Task details: Report the number of lines that hold the string "part". Leave out any other text.

Supplied information:

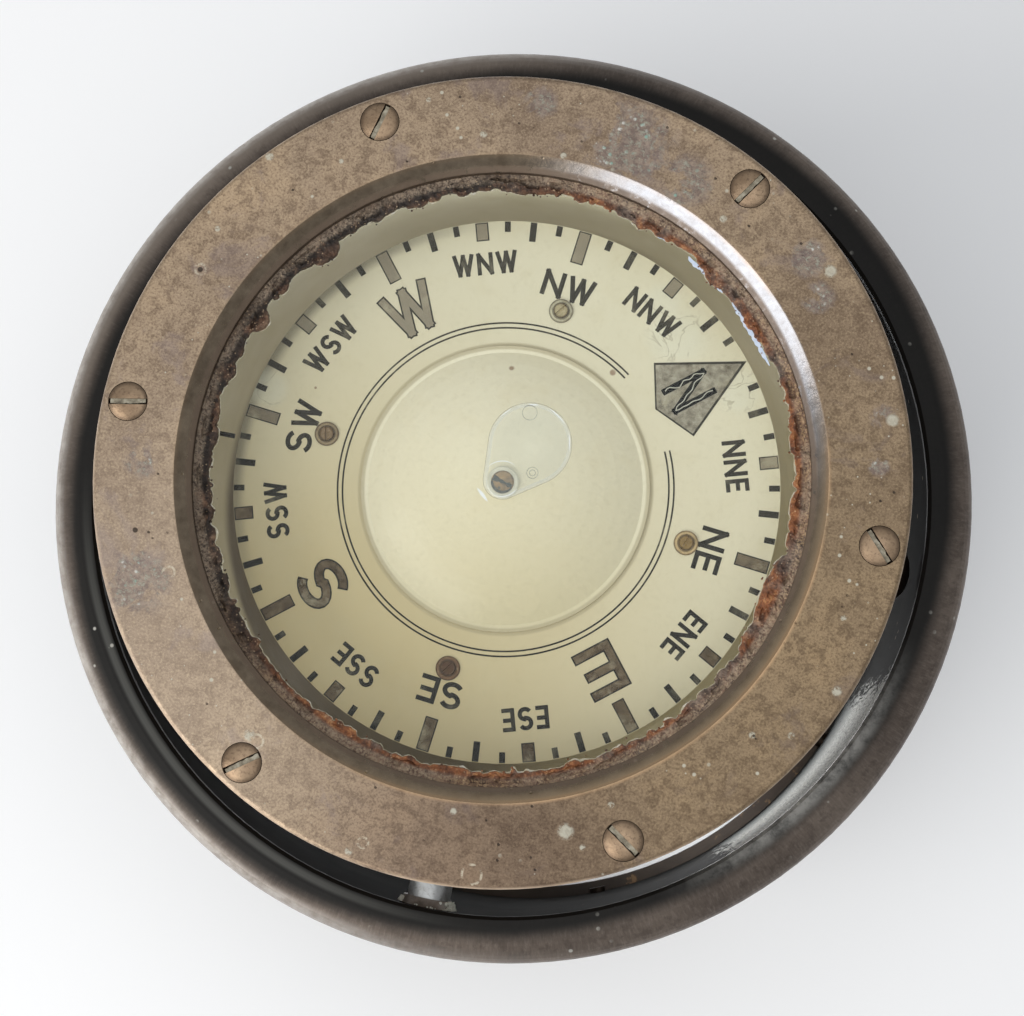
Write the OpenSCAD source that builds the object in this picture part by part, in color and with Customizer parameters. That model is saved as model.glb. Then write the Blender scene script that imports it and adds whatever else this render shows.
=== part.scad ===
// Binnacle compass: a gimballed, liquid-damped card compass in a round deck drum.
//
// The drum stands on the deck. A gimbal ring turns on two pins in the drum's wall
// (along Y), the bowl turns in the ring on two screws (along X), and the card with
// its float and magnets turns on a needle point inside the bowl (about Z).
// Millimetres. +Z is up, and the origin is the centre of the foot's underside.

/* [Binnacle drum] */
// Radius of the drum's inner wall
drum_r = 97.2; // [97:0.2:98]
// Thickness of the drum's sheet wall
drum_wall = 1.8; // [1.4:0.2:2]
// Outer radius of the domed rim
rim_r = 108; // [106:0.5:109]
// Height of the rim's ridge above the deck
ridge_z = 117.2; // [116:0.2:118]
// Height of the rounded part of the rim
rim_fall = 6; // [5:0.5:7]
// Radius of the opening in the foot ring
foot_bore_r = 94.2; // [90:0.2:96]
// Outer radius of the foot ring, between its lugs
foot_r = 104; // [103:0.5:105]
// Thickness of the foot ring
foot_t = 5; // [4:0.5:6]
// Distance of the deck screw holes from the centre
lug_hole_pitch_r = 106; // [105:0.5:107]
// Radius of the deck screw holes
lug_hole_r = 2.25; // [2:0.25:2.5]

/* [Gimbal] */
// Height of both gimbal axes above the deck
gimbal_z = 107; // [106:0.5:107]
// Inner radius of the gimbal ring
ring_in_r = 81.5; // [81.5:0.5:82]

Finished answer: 3